Think It Forward, Says Freckle CEO Neil Sweeney

Freckle CEO Neil Sweeney lives by the mantra, “think it forward.” That’s how he became successful at starting several companies during his young career.

Sweeney starts, runs and sells successful startups by recognizing a deficiency in a specific type of business. When it came to offline measurement, the focus turned to how television, search, social and other media supports foot traffic into stores and physical locations.

He also founded companies like Killi, as well as advertising and mobile technology startup Juice Mobile, which he sold in March 2016 to Yellow Pages. And then there was SteamTheWorld, which he co-owned and sold in 2010.

Freckle, which provides location coordinates and data, last week announced an extended partnership with Adsquare a real-time data exchange. The company’s spatial data integrates into Adsquare’s Audience Management Platform and enables ad targeting spanning an eight-mile radius of the physical location.



Sweeney’s many endeavors show the progression of his entrepreneurial path. Data & Programmatic Insider caught up with him last week to talk about business, metrics and the best lifetime advice he received.

Data & Programmatic Insider:  As a kid, did you think you would become an entrepreneur?

Neil Sweeney:  I didn’t think I would become entrepreneur, but I showed an interest in business. I was very entrepreneurial as a kid. If I go back and think about all the little hustles I had going on, it’s easy to connect the dots. I spent a lot of time putting together businesses since I was 12.
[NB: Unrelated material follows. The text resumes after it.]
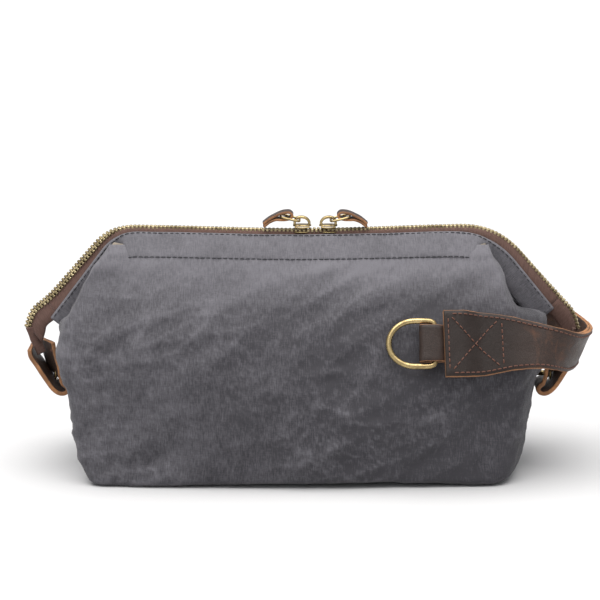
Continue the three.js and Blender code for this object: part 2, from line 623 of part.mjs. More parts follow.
// Where the handle runs: sewn flat to the front, round the right end in one bow, and back to the rear.
function handleLine() {
  const y = frontY(HANDLE_Z);
  const lowZ = HANDLE_Z - HANDLE_SAG;
  const out = HANDLE_OUT_X;
  const sewn = [0, HANDLE_SEWN / 2, HANDLE_SEWN].map((along) => V(HANDLE_START_X + along, -y, HANDLE_Z));
  const leaving = V(FOLD_HALF_X - 2, -y, mix(HANDLE_Z, lowZ, 0.25));
  const turning = V(out - 9, -y * 0.66, mix(HANDLE_Z, lowZ, 0.75));
  const front = [...sewn, leaving, turning, V(out, 0, lowZ)];
  const back = front.slice(0, -1).reverse().map((p) => V(p.x, -p.y, p.z));
  return new THREE.CatmullRomCurve3([...front, ...back]);
}
const handleCurve = handleLine();
const handleLength = handleCurve.getLength();

// A point on the handle: t along it, h from -1 to 1 across its width, lift out from the cloth.
function handlePoint(t, h, lift) {
  const p = handleCurve.getPointAt(t);
  const along = handleCurve.getTangentAt(t);
  const fromEnd = Math.min(t, 1 - t) * handleLength;
  const width = mix(HANDLE_END_WIDTH, HANDLE_WIDTH, ease(fromEnd / HANDLE_FLARE));
  const free = ease((fromEnd - 36) / 30);
  const face = Math.sign(p.y) || -1;
  const turned = free * Math.abs(along.y);
  const lean = V(HANDLE_TIP * turned, -face * leanBack.y * (1 - turned), leanBack.z).normalize();
  lean.addScaledVector(along, -lean.dot(along)).normalize();
  const out = V(0, 0, 0).crossVectors(along, lean).normalize();
  const overLoop = face < 0 ? (LOOP_STACK + TOUCH) * (1 - ease((fromEnd - 8) / 14)) : 0;
  const clear = CANVAS_CROWN * (1 - free) + TOUCH + overLoop;
  return p.addScaledVector(lean, (h * width) / 2).addScaledVector(out, clear + lift);
}

function handle() {
  const layer = (near, far) => sheet(
    (u, v) => handlePoint(u, mix(-1, 1, v), far),
    (u, v) => handlePoint(u, mix(-1, 1, v), near), 44, 3);
  add("handle_strap_inner", layer(0, LEATHER), leather);
  add("handle_strap_outer", layer(LEATHER + TOUCH, 2 * LEATHER + TOUCH), leather);
}

const ringFoot = V(RING_X, -frontY(HANDLE_Z), HANDLE_Z).addScaledVector(faceOut, CANVAS_CROWN + TOUCH);
function onFront(x, up, out) {
  return ringFoot.clone().add(V(x, 0, 0)).addScaledVector(leanBack, up).addScaledVector(faceOut, out);
}

function dRing() {
  const half = RING_INNER / 2 + RING_WIRE_R;
  const corner = 2.5;
  const path = [];
  for (let i = 0; i <= 12; i++) {
    const a = Math.PI / 2 + (Math.PI * i) / 12;
    path.push(onFront(-RING_ARM + half * Math.cos(a), half * Math.sin(a), BAR_OUT));
  }
  path.push(onFront(-corner, -half, BAR_OUT), onFront(0, -half + corner, BAR_OUT));
  path.push(onFront(0, half - corner, BAR_OUT), onFront(-corner, half, BAR_OUT));
  add("d_ring", sweep(path, () => roundSection(RING_WIRE_R, 8), faceOut, true), brass);
}

function dRingLoop() {
  const t = LOOP_LEATHER;
  const lowMid = t / 2;
  const highMid = BAR_OUT + RING_WIRE_R + TOUCH + t / 2;
  const tuckMid = 1.5 * t + TOUCH;
  const fold = -LOOP_REACH + t / 2;
  const route = [[LOOP_TUCK, lowMid], [0, lowMid], [fold + 2.2, lowMid], [fold, lowMid + 1.6],
    [fold, highMid - 2.2], [fold + 2.2, highMid - 0.4], [-2, highMid], [1, highMid], [2.2, highMid - 0.6],
    [RING_TO_HANDLE - 1, tuckMid + 0.8], [RING_TO_HANDLE + 1, tuckMid], [LOOP_TUCK, tuckMid]];
  const path = route.map(([x, out]) => onFront(x, 0, out));
  const half = RING_INNER / 2 - RING_LOOP_CLEAR;
  add("d_ring_loop", sweep(path, () => boxSection(-t / 2, t / 2, -half, half), leanBack), leather);
}

// ---------------------------------------------------------------- end tabs
function endTab(name, side) {
  const reach = TAB_CLEAR + TAB_THICK / 2;
  const onSide = (z) => V(sideX(z) + reach / Math.cos(rivetSlope), 0, z);
  const bottomX = onSide(TAB_LOW_Z).x + TAB_BEND;
  const outward = V(mix(bottomX, TAIL_END.x, 0.62), 0, mix(TAB_LOW_Z, TAIL_END.z, 0.38));
  const top = V(TAIL_END.x, 0, TAIL_END.z - TAB_TO_TAIL);
  const leg = [onSide(TAB_TOP_Z), onSide(RIVET_Z), onSide(RIVET_Z - 8)];
  const points = [...leg, V(bottomX, 0, TAB_LOW_Z), outward, top];
  const curve = new THREE.CatmullRomCurve3(points, false, "centripetal").getPoints(24);
  const path = curve.map((p) => V(side * p.x, 0, p.z));
  const band = boxSection(-TAB_THICK / 2, TAB_THICK / 2, -TAB_WIDTH / 2, TAB_WIDTH / 2);
  add(`${name}_end_tab`, cut(sweep(path, () => band, Y_AXIS), rivetHole(side)), leather);
}

// ---------------------------------------------------------------- assembly
baseAndWalls();
lining();
for (const [name, face] of FACES) {
  mouthCloth(name, face);
  for (const [sideName, side] of SIDES) gussetFold(name, face, sideName, side);
  hemAndWire(name, face);
  zip(name, face);
}
for (const [name, side] of SIDES) {
  sliderAndPull(name, side);
  endTab(name, side);
}
handle();
dRing();
dRingLoop();

export default bag;
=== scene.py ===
import json
import math

import bpy
import numpy as np
from bpy.props import FloatProperty, FloatVectorProperty, PointerProperty
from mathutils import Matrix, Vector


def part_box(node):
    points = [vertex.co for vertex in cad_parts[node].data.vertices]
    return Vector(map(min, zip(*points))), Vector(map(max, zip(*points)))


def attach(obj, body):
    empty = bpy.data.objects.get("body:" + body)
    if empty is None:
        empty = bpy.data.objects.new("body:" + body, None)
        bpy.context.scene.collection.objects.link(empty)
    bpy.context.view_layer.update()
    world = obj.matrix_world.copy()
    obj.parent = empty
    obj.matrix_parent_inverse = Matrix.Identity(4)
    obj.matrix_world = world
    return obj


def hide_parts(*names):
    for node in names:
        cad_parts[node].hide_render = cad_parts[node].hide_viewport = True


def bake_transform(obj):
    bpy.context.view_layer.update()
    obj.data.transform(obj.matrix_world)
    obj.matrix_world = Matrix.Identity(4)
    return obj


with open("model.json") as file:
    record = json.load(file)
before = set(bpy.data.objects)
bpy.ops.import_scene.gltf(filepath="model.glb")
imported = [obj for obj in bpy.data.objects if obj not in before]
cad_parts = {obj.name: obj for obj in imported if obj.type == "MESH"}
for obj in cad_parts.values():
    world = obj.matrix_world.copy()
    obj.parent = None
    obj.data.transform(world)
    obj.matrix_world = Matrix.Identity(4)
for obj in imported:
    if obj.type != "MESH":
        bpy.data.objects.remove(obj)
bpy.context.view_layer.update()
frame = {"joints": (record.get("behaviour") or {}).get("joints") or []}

bl_info = {
    "name": "Wire-framed wash bag",
    "version": (1, 0, 0),
    "blender": (4, 5, 0),
    "location": "View3D > Sidebar > Wash bag",
    "description": "Makes a waxed canvas wash bag with a wire-framed mouth, brass zip and leather fittings",
    "category": "Add Mesh",
}

MM = 0.001
FRONT, BACK = -1, 1
X, Y, Z = np.eye(3)


# ---------------------------------------------------------------- the frame, in millimetres
def cad_box(node):
    """The lowest and highest corner of a CAD node, in millimetres."""
    low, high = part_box(node)
    return np.array(low) / MM, np.array(high) / MM


def hinge_of(joint):
    """The point that a joint turns about, in millimetres."""
    return np.array(next(j for j in frame["joints"] if j["name"] == joint)["pos_m"]) / MM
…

D&P:  Would you consider yourself a forward thinker?

Sweeney:  It sounds a bit cocky to say, but I think so. I realized as I got older, we’re good at ‘the next,’ not necessarily ‘the now.’ We’re comfortable incubating new ideas and commercializing and building them. Not everyone is comfortable with staying on the edge.

D&P:  At 12, what was one of the businesses you started?

Sweeney:  I found golf balls in creeks and sold them. I set up something equivalent to a lemonade stand on the ninth hole and sold them as people came by. As a teenager, I was always doing something along those lines. At 18 and 19, I had a company that booked emerging bands at bars around the city.

D&P:  What is the best piece of advice you’ve received during your career?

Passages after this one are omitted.